One of the most consequential choices in any commercial strategy is deciding which customers to prioritize and how to reach them. Customer segmentation divides your market into groups based on needs, buying behavior, company size, geography, or willingness to pay. Each segment may require a different message, a different price point, or even a different product configuration.

Your channel strategy should follow your segmentation. Enterprise customers buying six-figure contracts probably need a direct sales team, while small businesses may convert better through self-serve e-commerce. Many companies use a mix: digital platforms for broad reach and accessibility, distributor networks for geographic coverage, and direct sales for high-value accounts. The right combination expands your addressable market by offering diverse touchpoints that match how different customers prefer to buy.

Pricing often needs to flex across channels too. Online channels may benefit from dynamic pricing that adjusts based on demand, while physical or high-touch channels can justify premium pricing tied to a better experience. The key is maintaining enough consistency that customers trust your pricing, while leaving room to capture different segments at different price points.

Measuring Whether It’s Working

A commercial strategy needs clear performance indicators tied to its North Star. The specific metrics depend on your business model and goals, but they generally fall into a few categories.

Revenue metrics track top-line growth: year-over-year revenue growth, average deal size, revenue per customer, and recurring revenue if you sell subscriptions. Profitability metrics measure whether that revenue is efficient: gross margin, customer acquisition cost, and customer lifetime value. Pipeline and conversion metrics reveal the health of your sales engine: win rates, sales cycle length, and the ratio of qualified leads to closed deals. For retail or multi-location businesses, same-store sales growth can be more revealing than total revenue because it filters out growth that comes simply from opening new locations.

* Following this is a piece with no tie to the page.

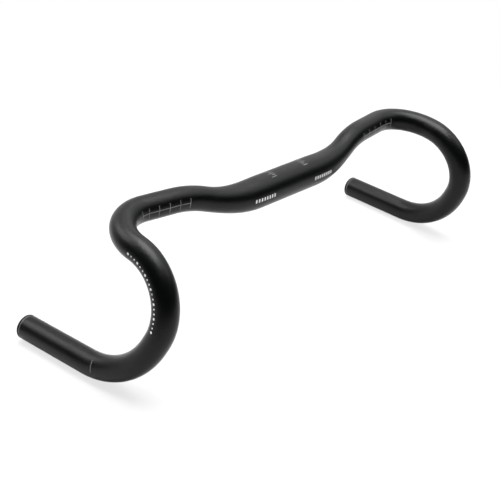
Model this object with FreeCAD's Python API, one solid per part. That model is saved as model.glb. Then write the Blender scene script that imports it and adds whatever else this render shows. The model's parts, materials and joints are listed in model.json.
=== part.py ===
import FreeCAD, Part
import math
import os
from collections import namedtuple

# Drop handlebar with a riser and flared drops: one bent, butted aluminium tube, a push-in plug in
# each end, and the printed marks as thin layers of ink on the tube.
# Frame: the origin is the middle of the stem clamp zone, on its axis. +X runs along the bar, -Y points
# to the front (the way the hooks reach), +Z is up. The straight ends of the drops are level.
# Everything is built on the +X side and mirrored to the -X side. Millimetres and degrees.

# ---- tube
CLAMP_DIAMETER = 31.8
CLAMP_LENGTH = 80.0
CLAMP_WALL = 2.2
GRIP_DIAMETER = 23.8
GRIP_WALL = 1.7

# ---- bends: widths are between centre lines, heights and depths are of the centre line
WIDTH_AT_HOODS = 447.5
RISER_START_SHARE = 0.2      # where the riser starts, as a share of the way from clamp zone to hood
RISER_END_SHARE = 0.4625     # where the riser ends, on the same share
RISER_HEIGHT = 15.5
RISER_SWEEP = 11.0
TOPS_HEIGHT = 19.0           # at the hood corner
TOPS_SWEEP = 20.5            # at the hood corner, behind the clamp axis
RAMP_FRONT = 92.0            # corner of the ramp and the hook, in front of the clamp axis
RAMP_FALL = 17.5             # fall of the ramp from the hood corner to that corner
DROP = 126.5                 # from the tops at the hood corner down to the straight ends
HOOK_BOTTOM_FRONT = 44.0     # corner of the hook and the straight end, in front of the clamp axis
HOOK_FLARE = 19.75           # how far each hook leans out on its way down
END_FLARE = 7.5              # how far each straight end runs out towards its tip
END_BACK = 86.0              # where the tube ends, behind the clamp axis

RISER_START_RADIUS = 164.0
RISER_END_RADIUS = 129.0
HOOD_CORNER_RADIUS = 43.5
HOOK_RADIUS = 49.5
DROP_RADIUS = 79.5
SHORTEST_RUN = 1.0           # straight tube left between two bends
TAPER_SECTIONS = 13

# ---- end plugs
PLUG_CAP_THICKNESS = 3.0
PLUG_CAP_ROUNDING = 1.2
PLUG_DEPTH = 18.0
PLUG_CORE_GAP = 0.6          # radial, between the core of the plug and the bore
PLUG_WALL = 1.8
PLUG_RIBS = 4
PLUG_RIB_LENGTH = 2.6
PLUG_RIB_PITCH = 4.0
PLUG_FIRST_RIB = 1.6         # from the cap to the first rib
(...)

The value of these metrics comes from comparison. Track them against a predetermined benchmark you set when launching the strategy, against competitors in your industry when data is available, and against your own performance over time. A strategy that’s producing 15% year-over-year revenue growth sounds strong until you learn the market grew 25%. Context turns numbers into insight.

Why Alignment Matters More Than Any Single Lever

The most common failure in commercial strategy isn’t picking the wrong price or the wrong channel. It’s misalignment between departments. Marketing generates leads that sales doesn’t want. Product builds features that don’t match what the sales team is promising. Pricing undercuts the premium positioning that marketing spent months establishing.

Setting a clear North Star with supporting objectives makes the strategy concrete for every team. When product, pricing, marketing, sales, and distribution all understand the same goal and their role in reaching it, they cooperate instead of pulling in different directions. That organizational alignment, more than any individual tactic, is what separates companies that grow efficiently from those that spend heavily and stall.